# i'm not sure...



## dundadundun (Jun 16, 2009)

if you'll "like" this or not, but check it out. jgrimmer posted this on another site and asked us to "like" it if we like it because "apparently he's close to being a youtube partner". i said... ":lalala:... no way! that turned out pretty nifty! i'll post it in a few places and if people see it and like it, maybe they'll go to youtube and "like" it." :biggrin:

let me know what you think...






and part two...






remember, he could use the help. if you like it, do him a solid, help him out and go to youtube and







it.


----------



## doubleott05 (Jul 20, 2005)

that is AWSOME!!!!.... ok so i must know

what is that black goo?

was that hot glue?

and what is that brown stuff you coated it all with and how did you get it to stick?

great DIY video

just need the build details man.
Thanks
Elliot


----------



## dundadundun (Jun 16, 2009)

first off... i have to say... not my build, but thanks. now to your questions.

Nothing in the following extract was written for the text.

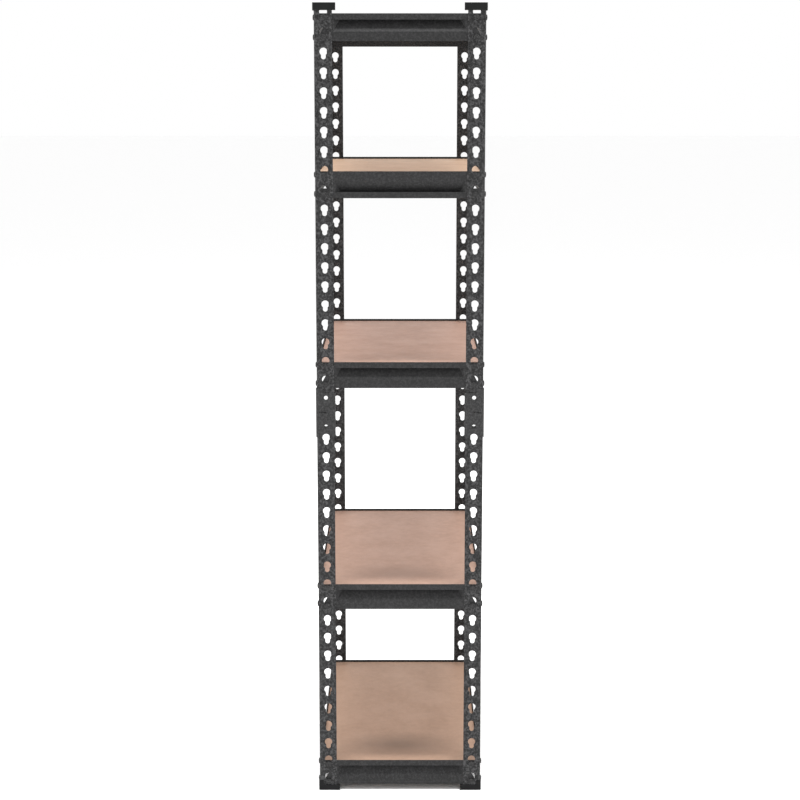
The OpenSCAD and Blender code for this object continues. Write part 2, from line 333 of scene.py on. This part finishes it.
def sawn_board(name, lo, hi, seed):
    """A sheet with eased edges, and sawn sides that wander by a hair."""
    wander = random.Random(seed)
    step = 0.008
    ease = 0.0006
    shoulder = 0.3 * ease
    waver = 0.0001
    outline = []
    for (x0, y0), (x1, y1) in (((lo.x, lo.y), (hi.x, lo.y)), ((hi.x, lo.y), (hi.x, hi.y)),
                               ((hi.x, hi.y), (lo.x, hi.y)), ((lo.x, hi.y), (lo.x, lo.y))):
        count = round(math.dist((x0, y0), (x1, y1)) / step)
        outline += [(x0 + (x1 - x0) * i / count, y0 + (y1 - y0) * i / count)
                    for i in range(count)]
    middle = (lo + hi) / 2
    half = (hi - lo) / 2
    profile = ((ease, lo.z), (shoulder, lo.z + shoulder), (0, lo.z + ease),
               (0, hi.z - ease), (shoulder, hi.z - shoulder), (ease, hi.z))
    mesh = bmesh.new()
    rings = []
    for inset, z in profile:
        ring = []
        for x, y in outline:
            inwards = inset + wander.uniform(0, waver)
            ring.append(mesh.verts.new((
                middle.x + (x - middle.x) * (1 - inwards / half.x),
                middle.y + (y - middle.y) * (1 - inwards / half.y), z)))
        rings.append(ring)
    for below, above in zip(rings, rings[1:]):
        for i in range(len(outline)):
            j = (i + 1) % len(outline)
            mesh.faces.new((below[i], below[j], above[j], above[i])).smooth = True
    mesh.faces.new(rings[-1])
    mesh.faces.new(tuple(reversed(rings[0])))
    data = bpy.data.meshes.new(name)
    mesh.to_mesh(data)
    mesh.free()
    return new_object(name, data)


for level in levels:
    lo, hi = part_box(f"board_{level}")
    sheet = sawn_board(f"fibre_board_{level}", lo, hi, seed=level)
    sheet.data.materials.append(fibre_board(f"fibre board {level}", board_browns_with_painted_shade[level],
                                            board_painted_shade[level], level))
    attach(sheet, f"board_{level}")
    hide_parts(f"board_{level}")


# Studio. A wide plain pale floor lies under an even white surround. A narrow light hangs high
# over the unit's right end and a weak one stands off that end, and a broad and a narrow soft
# one stand before the unit and behind it.
floor_reach = 40.0
floor_squares = 8
floor_white = (0.98, 0.98, 0.98, 1)
floor_mesh = bmesh.new()
bmesh.ops.create_grid(floor_mesh, x_segments=floor_squares, y_segments=floor_squares,
                      size=floor_reach)
floor_data = bpy.data.meshes.new("studio floor")
floor_mesh.to_mesh(floor_data)
floor_mesh.free()
floor = new_object("studio_floor", floor_data)
floor_material, _, _, floor_shader = new_material("pale floor")
floor_shader.inputs["Base Color"].default_value = floor_white
floor_shader.inputs["Roughness"].default_value = 0.9
floor_shader.inputs["Specular IOR Level"].default_value = 0.1
floor_data.materials.append(floor_material)

world = bpy.data.worlds.new("pale surround")
world.use_nodes = True
world.node_tree.nodes["Background"].inputs["Color"].default_value = (1, 1, 1, 1)
world.node_tree.nodes["Background"].inputs["Strength"].default_value = 1.0
bpy.context.scene.world = world


def softbox(name, place, target, size, power):
    """A rectangular light of that size in metres and power in watts, turned to its target."""
    light = bpy.data.lights.new(name, "AREA")
    light.shape = "RECTANGLE"
    light.size, light.size_y = size
    light.energy = power
    lamp = new_object(name, light)
    lamp.location = place
    lamp.rotation_euler = (Vector(target) - Vector(place)).to_track_quat("-Z", "Y").to_euler()


before_and_behind = (("front", -1), ("back", 1))
softbox("overhead", place=(0.75, 0, 4.2), target=(0.3, 0, 0.9), size=(2.4, 0.35), power=110)
softbox("right end", place=(4.2, 0, 0.8), target=(0, 0, 0.75), size=(3.0, 1.4), power=26)
for side, way in before_and_behind:
    softbox(f"{side} broad", place=(0, way * 3.4, 2.6), target=(0, 0, 0.8),
            size=(2.4, 2.0), power=62)
for side, way in before_and_behind:
    softbox(f"{side} narrow", place=(0.6, way * 3.0, 0.85), target=(0.3, 0, 0.8),
            size=(0.4, 2.2), power=24)


# Camera. It stands 3.35 m off the right end of the unit at chest height, tipped down
# enough to take in the whole height.
camera_place = (3.665, 0.0, 1.39)
tipped_down = 10.22
facing_left_end = 90
lens_length = 80.5
camera_data = bpy.data.cameras.new("camera")
camera_data.lens = lens_length
camera = new_object("camera", camera_data)
camera.location = camera_place
camera.rotation_euler = (math.radians(90 - tipped_down), 0.0, math.radians(facing_left_end))
bpy.context.scene.camera = camera
bpy.context.scene.view_settings.view_transform = "Standard"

the black glue would be a product available in canada similar to great stuff pond and stone. a waterproof polyurethane spray expanding foam that comes out in black to be easy to hide.

that is _probably_ covered in thin coats of black 100% silicone caulk with that paint brush you see flailing around to adhere that brown layer to. the brown layer is most certainly an organic mix probably containing and possibly only consisting of coco fiber.

for more details look up usernames jgrimmer on youtube and grimm on canadart, dendroboard and vivariumforums... maybe totally terrariums also. certainly look into it because there's already details you're seriously missing out on if you've only seen these two vids.


----------



## doubleott05 (Jul 20, 2005)

well the reason i ask is because i could make some awsome DIY driftwood pieces for my fish tanks


----------



## dundadundun (Jun 16, 2009)

then be sure to check it out on dendroboard... http://www.dendroboard.com/forum/parts-construction/65988-peninsula.html


----------



## doubleott05 (Jul 20, 2005)

thanks


----------



## dundadundun (Jun 16, 2009)

no problem.


----------